Estremera: When dots connect

IN A mix of self-preservation, health concerns, and just longing for less stress, I decided to end the life I have lived throughout my whole adulthood and try my hand as a culture officer of a small Davao-based real estate developer.

Why here? First, because it's small and easier to transform. Second, there is no one as crazy as I am to experiment on transforming the culture of a workplace instead of just looking at the human resources other than this company. HR work wouldn't entice me. It's too wrapped in procedures and policies. Plus, being a culture officer is yet an untrodden path in this tiny patch on Earth.

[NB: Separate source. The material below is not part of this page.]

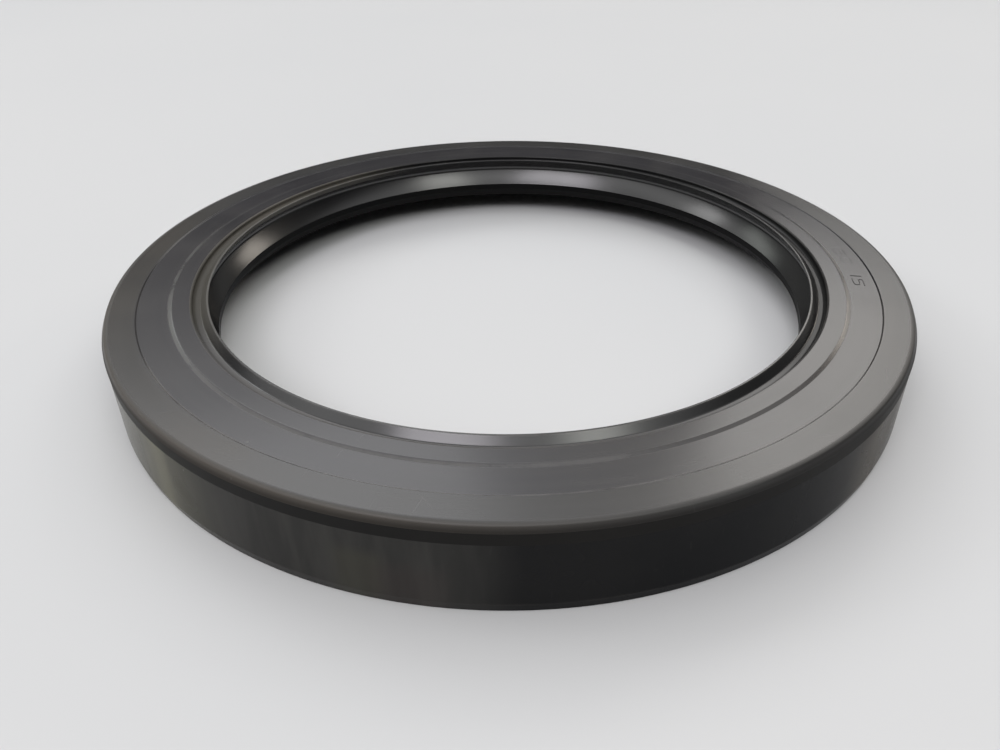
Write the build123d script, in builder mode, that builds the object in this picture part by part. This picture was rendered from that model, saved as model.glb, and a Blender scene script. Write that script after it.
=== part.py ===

What does it take to be one? Probably the long and winding path I took to get here. There's the 15 years as editor-in-chief, which meant a decade and a half of heading a fast-paced, unpredictable, and ever-changing work environment full of heartbreaks, threats, harrowing experiences, living on the edge, complemented with endless opportunities to interact and communicate with a vast spectrum of people from the poorest and powerless to the wealthiest and most powerful, plus 8 earlier years of doing the same but not having the title, plus nine much earlier years to hone my craft and build a name. Architecture, my course as a college student before I stumbled into journalism as a career made me understand the language of builders. In between was a short course in the Language of Business at the Asian Institute of Management where I got a dose of how they do it there (drowning in tons of case studies and doing simulations) but for a period short enough to keep my sanity (and money) intact. That taught me to understand ... the language of business. Matched with the endless math subjects in architecture, it taught me how numbers look in the money form and not just in measurements.

I capped this by becoming a legitimate Communication graduate just this year.

Bottomline, it's about enhancing communication and understanding within the company, and communication and understanding of the forces and situations that affect the industry -- the real estate, the construction industry. It's stimulating the slow culture that builds trust and openness, proven to build stronger, more resilient, and relevant human organizations.